He immediately made use of the app during his campaign trek through New Hampshire. Users who follow Christie on Instagram can currently access his snap story, a nearly 3-minute long series of videos showing bits of his stops across the state, talking to voters and greeting them after his speeches.

Christie may be the 14th GOP candidate to enter the presidential race, but he is the seventh from either side of the aisle to join Snapchat, the popular social messaging app which allows users to send "snaps" and "stories" -- photos and videos that only stay on users’ feeds temporarily.

Christie's new username definitely reinforces a trend: If 2012 highlighted the importance of Twitter in forming perception of the candidates, and, to an extent, the debates, we may be seeing the same thing with Snapchat in 2016.

Much like Twitter and Facebook, candidates have made use of the tool to broadcast news about their campaigns. Martin O’Malley used the platform to tell users when he would make his presidential announcement. Rick Perry used it to show voters “extra” behind the scenes moments during his announcement in May.

But Snapchat itself seems to be gaining momentum among all candidates, even the ones who don’t (yet) have accounts. The same day Jeb Bush officially launched his candidacy, for instance, his campaign also announced that he would be the first candidate to partner with Snapchat.

As a result of this partnership, Snapchat had representatives on the ground at Bush's announcement who curated photos and videos, turning them into a live story that was available to the platform's millions of users, many of whom are millennials.

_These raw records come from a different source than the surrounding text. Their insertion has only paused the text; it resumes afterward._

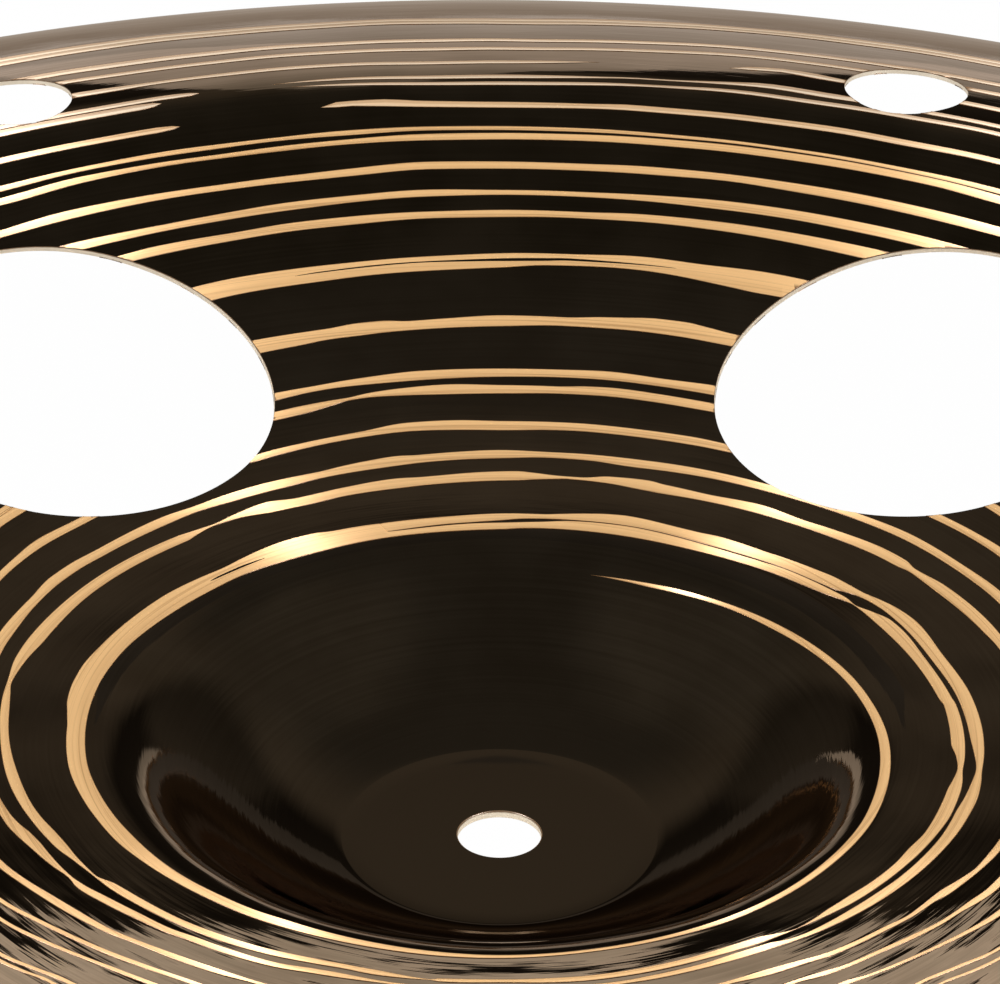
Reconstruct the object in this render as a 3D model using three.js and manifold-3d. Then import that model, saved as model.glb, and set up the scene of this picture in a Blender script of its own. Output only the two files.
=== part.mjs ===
// A china cymbal, 18 inches across. It is one sheet of cast and rolled bronze: a flat-topped bell,
// a dished bow, a crest, and a flange that turns back the other way at the rim. Five large
// cut-outs in the bow, and a pair of small ones beyond each of them, break up its ring.
//
// It lies bell down, as it is set on a stand for a short, trashy sound. Millimetres and degrees.
// The origin is the centre of the bell's crown, on its outer face. +Z runs up the stand's rod, into
// the hollow side, and +Y lies midway between two of the large cut-outs, but for a small turn.
import * as THREE from 'three';
import { mergeVertices } from 'three/addons/utils/BufferGeometryUtils.js';
import Module from 'manifold-3d';

// Driving dimensions
const rimDiameter = 457.2;
const standHoleDiameter = 12.2;
const crownDiameter = 46;
const bellDiameter = 116;
const bellDepth = 18.8;
const bowWidth = 102;
const bowRise = 27.8;
const crestWidth = 12;
const crestRise = 2.4;
const flangeDrop = 10.5;
const crownThickness = 1.2;
const rimThickness = 0.8;

// The slope of the hollow face where the bell's wall leaves the crown, at the crest's foot, where the
// flange starts, and at the rim
const bellHeelSlope = 14;
const crestFootSlope = 26.2;
const flangeTopSlope = -2.2;
const rimSlope = -18.8;

// Cut-outs. A ring's turn is measured from +Y, clockwise when seen from above.
const largeHoleCount = 5;
const largeHoleDiameter = 66;
const largeFarGap = 74.4; // between the two large cut-outs on either side of +Y; the rest are even
const largeRingTurn = -0.8;
const smallHoleDiameter = 21.6;
const smallHoleOffset = 17.5; // from the crest's foot out to the small cut-outs' centres
const smallPairHalfAngle = 9.9;
const smallRingTurn = -2.8;

// Where the large cut-outs' centres lie across the bow, as a share of its width
const largeRingShare = 0.539;

// How far the curves' handles reach, as shares of the width of the stretch that they shape
const bellHeelShare = 0.6;
const bellShoulderShare = 0.3;
const bowStartShare = 0.49;
const bowEndShare = 0.23;
const crestShare = 0.35;
const flangeShare = 0.34;

// Facets
const turnSegments = 72;
const bellSteps = 6;
const bowSteps = 7;
const crestSteps = 3;
const flangeSteps = 4;
const largeHoleSegments = 32;
const smallHoleSegments = 16;

const degree = Math.PI / 180;
const fullTurn = 2 * Math.PI;
const cutOverrun = 6; // how far a cut reaches past the sheet on each side

const rimRadius = rimDiameter / 2;
const standHoleRadius = standHoleDiameter / 2;
const crownRadius = crownDiameter / 2;
const bellRadius = bellDiameter / 2;
const crestFootRadius = bellRadius + bowWidth;
const flangeStartRadius = crestFootRadius + crestWidth;
const flangeWidth = rimRadius - flangeStartRadius;

// Heights of the hollow face
const crownHeight = crownThickness;
const bellEdgeHeight = crownHeight + bellDepth;
const crestFootHeight = bellEdgeHeight + bowRise;
const flangeTopHeight = crestFootHeight + crestRise;
const rimHeight = flangeTopHeight - flangeDrop;

// A direction in the section plane that leaves the axis at a slope
function heading(slope) {
  return new THREE.Vector2(Math.cos(slope * degree), Math.sin(slope * degree));
}

// One stretch of the hollow face: a cubic curve between two points, with a slope at each end
function stretch(from, fromSlope, fromReach, to, toSlope, toReach) {
  return new THREE.CubicBezierCurve(
    from,
    from.clone().addScaledVector(heading(fromSlope), fromReach),
    to.clone().addScaledVector(heading(toSlope), -toReach),
    to,
  );
}

const crownEdge = new THREE.Vector2(crownRadius, crownHeight);
const bellEdge = new THREE.Vector2(bellRadius, bellEdgeHeight);
const crestFoot = new THREE.Vector2(crestFootRadius, crestFootHeight);
const flangeTop = new THREE.Vector2(flangeStartRadius, flangeTopHeight);
const rim = new THREE.Vector2(rimRadius, rimHeight);
const bellRun = bellRadius - crownRadius;

const bellWall = stretch(crownEdge, bellHeelSlope, bellHeelShare * bellRun,
  bellEdge, 0, bellShoulderShare * bellRun);
const bow = stretch(bellEdge, 0, bowStartShare * bowWidth, crestFoot, crestFootSlope, bowEndShare * bowWidth);
const crest = stretch(crestFoot, crestFootSlope, crestShare * crestWidth,
  flangeTop, flangeTopSlope, crestShare * crestWidth);
const flange = stretch(flangeTop, flangeTopSlope, flangeShare * flangeWidth,
  rim, rimSlope, flangeShare * flangeWidth);

// The sheet thins evenly from the stand hole to the rim
function thicknessAt(radius) {
  return THREE.MathUtils.mapLinear(radius, standHoleRadius, rimRadius, crownThickness, rimThickness);
}

// Points along a curve, each with the direction that the hollow face looks in
function sample(curve, steps, first) {
  const stations = [];
  for (let step = first; step <= steps; step += 1) {
    const along = curve.getTangent(step / steps);
    stations.push({ point: curve.getPoint(step / steps), normal: new THREE.Vector2(-along.y, along.x) });
  }
  return stations;
}

const crownNormal = new THREE.Vector2(0, 1);
const stations = [
  { point: new THREE.Vector2(standHoleRadius, crownHeight), normal: crownNormal },
  { point: crownEdge, normal: crownNormal },
  ...sample(bellWall, bellSteps, 1),
  ...sample(bow, bowSteps, 1),
  ...sample(crest, crestSteps, 1),
  ...sample(flange, flangeSteps, 1),
];

// The sheet's section, round in one direction: out along the outer face and back along the hollow one.
// The rim is cut square to the stand's rod, so both faces end at the same radius there.
function sheetSection() {
  const outerFace = stations.map(({ point, normal }) => {
    const outer = point.clone().addScaledVector(normal, -thicknessAt(point.x));
    return new THREE.Vector2(Math.min(outer.x, rimRadius), outer.y);
  });
  outerFace[outerFace.length - 1].x = rimRadius;
  const hollowFace = stations.map(({ point }) => point).reverse();
  return [...outerFace, ...hollowFace, outerFace[0].clone()];
}

const wasm = await Module();
wasm.setup();

function toSolid(geometry) {
  const bare = geometry.clone();
  bare.deleteAttribute('normal');
  bare.deleteAttribute('uv');
  const merged = mergeVertices(bare);
  return new wasm.Manifold(new wasm.Mesh({
    numProp: merged.attributes.position.itemSize,
    vertProperties: new Float32Array(merged.attributes.position.array),
    triVerts: new Uint32Array(merged.index.array),
  }));
}

function toGeometry(solid) {
  const mesh = solid.getMesh();
  const geometry = new THREE.BufferGeometry();
  geometry.setAttribute('position', new THREE.BufferAttribute(mesh.vertProperties, mesh.numProp));
  geometry.setIndex(new THREE.BufferAttribute(mesh.triVerts, 1));
  geometry.computeVertexNormals();
  return geometry;
}

// The hollow face's point and slope at a radius, found along one of its stretches
function faceAt(curve, steps, radius) {
  const found = sample(curve, steps, 0);
  const next = Math.max(found.findIndex(({ point }) => point.x >= radius), 1);
  const [inner, outer] = [found[next - 1], found[next]];
  const share = (radius - inner.point.x) / (outer.point.x - inner.point.x);
  return {
    height: THREE.MathUtils.lerp(inner.point.y, outer.point.y, share),
    normal: inner.normal.clone().lerp(outer.normal, share).normalize(),
  };
}

// A round cutter through the sheet, square to the face at the hole's centre
function holeCutter(diameter, segments, ringRadius, turn, face) {
  const reach = diameter / 2 + cutOverrun;
  const cutter = new THREE.CylinderGeometry(diameter / 2, diameter / 2, 2 * reach, segments);
  const outward = new THREE.Vector3(Math.sin(turn * degree), Math.cos(turn * degree), 0);
  const up = new THREE.Vector3(0, 0, 1);
  const axis = outward.clone().multiplyScalar(face.normal.x).addScaledVector(up, face.normal.y);
  cutter.applyQuaternion(new THREE.Quaternion().setFromUnitVectors(new THREE.Vector3(0, 1, 0), axis));
  const centre = outward.multiplyScalar(ringRadius).addScaledVector(up, face.height);
  return toSolid(cutter.translate(centre.x, centre.y, centre.z));
}

const largeRingRadius = bellRadius + largeRingShare * bowWidth;
const smallRingRadius = crestFootRadius + smallHoleOffset;
const pairSpacing = 360 / largeHoleCount;
const largeSpacing = (360 - largeFarGap) / (largeHoleCount - 1);
const largeHoleFace = faceAt(bow, bowSteps, largeRingRadius);
const smallHoleFace = faceAt(flange, flangeSteps, smallRingRadius);

let sheet = toSolid(new THREE.LatheGeometry(sheetSection(), turnSegments, 0, fullTurn).rotateX(fullTurn / 4));
for (let hole = 0; hole < largeHoleCount; hole += 1) {
  sheet = sheet.subtract(holeCutter(largeHoleDiameter, largeHoleSegments, largeRingRadius,
    largeFarGap / 2 + hole * largeSpacing + largeRingTurn, largeHoleFace));
  for (const side of [-1, 1]) {
    const turn = (hole + 1 / 2) * pairSpacing + smallRingTurn + side * smallPairHalfAngle;
    sheet = sheet.subtract(holeCutter(smallHoleDiameter, smallHoleSegments, smallRingRadius, turn, smallHoleFace));
  }
}

const darkBronze = new THREE.MeshStandardMaterial({ color: 0x2a231b, roughness: 0.3, metalness: 0.9 });
const cymbal = new THREE.Mesh(toGeometry(sheet), darkBronze);
cymbal.name = 'cymbal';

const part = new THREE.Group();
part.add(cymbal);

export default part;
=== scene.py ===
# %% [markdown]
# # A china cymbal, finished in Blender
#
# The object is one sheet of bronze, 457 mm across. It lies bell down, hollow side up, and has a
# dark finish that a lathe has cut through in long bright bands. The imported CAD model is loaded
# first, because it fixes every place and size, and its box is kept to set the finished pieces
# against.

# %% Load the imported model
from functools import partialmethod

import bpy
import mathutils
import numpy as np
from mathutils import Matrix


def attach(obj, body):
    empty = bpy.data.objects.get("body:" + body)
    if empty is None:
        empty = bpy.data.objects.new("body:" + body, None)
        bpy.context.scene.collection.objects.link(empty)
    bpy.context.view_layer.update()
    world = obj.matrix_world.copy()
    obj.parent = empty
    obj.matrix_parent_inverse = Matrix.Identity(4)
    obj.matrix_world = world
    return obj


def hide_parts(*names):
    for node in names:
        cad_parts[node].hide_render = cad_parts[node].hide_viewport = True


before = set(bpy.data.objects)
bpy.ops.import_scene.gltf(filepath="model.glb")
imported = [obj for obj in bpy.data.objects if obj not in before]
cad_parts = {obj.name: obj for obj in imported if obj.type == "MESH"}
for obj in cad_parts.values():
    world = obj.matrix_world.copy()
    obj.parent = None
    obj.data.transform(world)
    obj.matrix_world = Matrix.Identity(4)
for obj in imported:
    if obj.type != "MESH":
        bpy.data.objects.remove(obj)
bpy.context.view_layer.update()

# %% [markdown]
# ## The section of the sheet
#
# A cymbal is a turned shape: one section, carried once round the axis. The bands have to lie on the
# very same surface, so it is worked out as numbers here, and not with a Screw modifier. The hollow
# face has four stretches: the bell's wall, the bow, the crest and the flange. Each is one cubic
# curve that is told where it starts and ends and at what slope. Lengths are in millimetres until a
# mesh is made.

# %% Sizes of the sheet, in millimetres
MM = 0.001
RIM = 228.6
STAND_HOLE = 6.1
CROWN = 23.0
CROWN_THICKNESS, RIM_THICKNESS = 1.2, 0.8
BELL_EDGE = (58.0, 20.0)
CREST_FOOT = (160.0, 47.8)
FLANGE_TOP = (172.0, 50.2)
RIM_EDGE = (RIM, 39.7)
HEEL_SLOPE, FOOT_SLOPE, TOP_SLOPE, RIM_SLOPE = 14.0, 26.2, -2.2, -18.8
CREASE_LEAD = 0.5  # the last level point of the crown lies this far inside its edge


def direction(slope):
    """The direction (cos s, sin s) of a slope, which is given in degrees."""
    slope = np.radians(slope)
    return np.array([np.cos(slope), np.sin(slope)])


def stretch(start, start_slope, start_share, end, end_slope, end_share, count=400):
    """A cubic curve between two points: (1-t)^3 a + 3(1-t)^2 t b + 3(1-t) t^2 c + t^3 d. The
    handles b and c leave the ends at the given slopes, in degrees, and reach the given shares of
    the stretch's width."""
    a, d = np.array(start), np.array(end)
    width = end[0] - start[0]
    b = a + start_share * width * direction(start_slope)
    c = d - end_share * width * direction(end_slope)
    t = np.linspace(0, 1, count)[:, None]
    return (1 - t) ** 3 * a + 3 * (1 - t) ** 2 * t * b + 3 * (1 - t) * t**2 * c + t**3 * d


STRETCHES = [
    stretch((CROWN, CROWN_THICKNESS), HEEL_SLOPE, 0.6, BELL_EDGE, 0, 0.3),
    stretch(BELL_EDGE, 0, 0.49, CREST_FOOT, FOOT_SLOPE, 0.23),
    stretch(CREST_FOOT, FOOT_SLOPE, 0.35, FLANGE_TOP, TOP_SLOPE, 0.35),
    stretch(FLANGE_TOP, TOP_SLOPE, 0.34, RIM_EDGE, RIM_SLOPE, 0.34),
]

# The whole hollow face as one fine line, with the slope of the face along it
crown_line = [[0.0, CROWN_THICKNESS], [CROWN - CREASE_LEAD, CROWN_THICKNESS]]
section = np.vstack([crown_line] + [line[1:] for line in STRETCHES])
slopes = np.gradient(section[:, 1], section[:, 0])
print("section points", len(section), "highest", section[:, 1].max())

# %% [markdown]
# ## Hammer marks
#
# China cymbals are hammered, so the sheet is never quite true. The marks are a few hundredths of a
# millimetre deep and a thumb's width apart. A bump texture wouldn't bend the long reflections and
# the bands together, so they are a height that is added to both faces: a sum of long, low waves
# that run in many directions and fade out at the crown and the rim.

# %% The height of the face anywhere on it
hammer_draw = np.random.default_rng(18)
WAVES = 26
WAVE_LENGTHS = (19.0, 44.0)
wave_heading = hammer_draw.uniform(0, 2 * np.pi, WAVES)
wave_length = hammer_draw.uniform(*WAVE_LENGTHS, WAVES)
wave_phase = hammer_draw.uniform(0, 2 * np.pi, WAVES)
HAMMER_DEPTH = 0.045
HAMMER_START, HAMMER_FULL, RIM_FADE = 34.0, 60.0, 14.0
CREST_MIDDLE, CREST_REACH = 170.0, 11.0
CREST_SETTLE = 0.24  # keeps the proud bands on the crest inside the CAD box


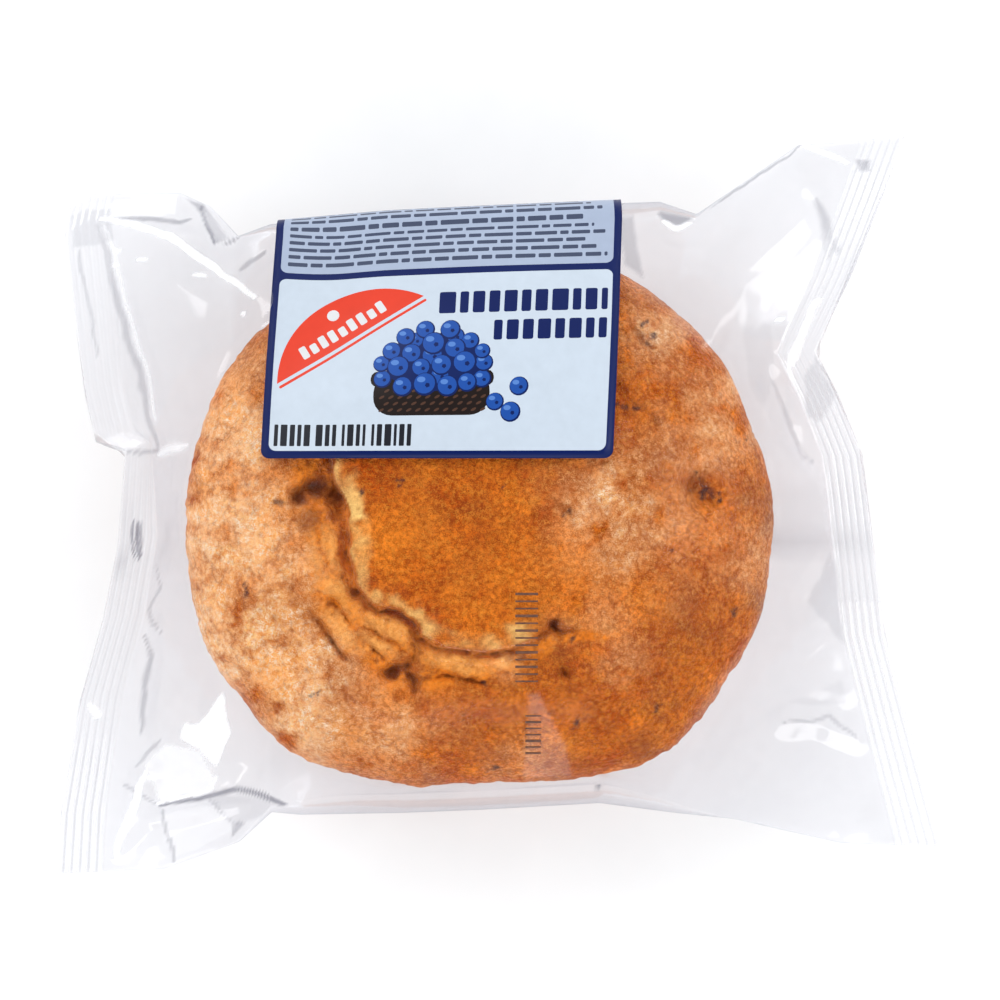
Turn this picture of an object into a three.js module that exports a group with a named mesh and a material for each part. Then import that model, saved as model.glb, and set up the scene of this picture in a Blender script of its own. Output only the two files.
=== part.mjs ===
// A muffin sealed in a clear film bag with a printed label, lying on its flat base.
// Millimetres, +Z up. X runs from one end seal to the other, and the label is at the back, towards +Y.
// The bag is one closed solid that holds the muffin: its top follows the crown and its torn crack,
// its ends draw in to flat crimped seals, and the label is a thin skin that lies over its back shoulder.
import * as THREE from "three";
import { mergeVertices } from "three/addons/utils/BufferGeometryUtils.js";

// The muffin inside, which sets the form of the bag
const MUFFIN_X = -3.8;
const MUFFIN_Y = -4.5;
const CROWN_RADIUS = 53.4;
const FRONT_FLAT = 46.5;
const WAIST_HEIGHT = 22;
const CROWN_HEIGHT = 45.6;
const BASE_RADIUS = 39;
const CROWN_ROUND = [2.5, 1.9];

// The film: how far it stands off the muffin, and the thickness that a seal has as a solid
const FILM_GAP = 0.5;
const SHOULDER_GAP = 4;
const SEAL_THICK = 0.8;
const SEAL_WIDTH = 8.5;
// In front of and behind the muffin the film's edge is rounded: its half height, bulge and reach along X
const EDGE_ROUND = 6;
const EDGE_BULGE = 0.62;
const EDGE_REACH = 50;
const EDGE_STEPS = 4;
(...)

At first glance, Snapchat may seem like an odd platform to promote political content from campaigns. With "snaps," users take photos or videos that can last up to 10 seconds and send them to their friends, but they disappear from the server after the allotted time.

The ‘temporary’ component may partially explain the appeal -- a snap with a gaffe will permanently erase itself in the way a tweet or Facebook post can't.

But the bigger appeal may lie in Snapchat's “story tool” where users can send photos and videos in chronological order. For politicians attempting to connect with voters, this particular tool allows them to broadcast their event in a way that enables remote viewers to feel like they are part of it.

“On Snapchat, if you’re looking at a birthday party, you get to watch the birthday party unfold from beginning, middle to end which really gives a familiar feeling,” Snapchat CEO Evan Spiegel said in a YouTube explanation.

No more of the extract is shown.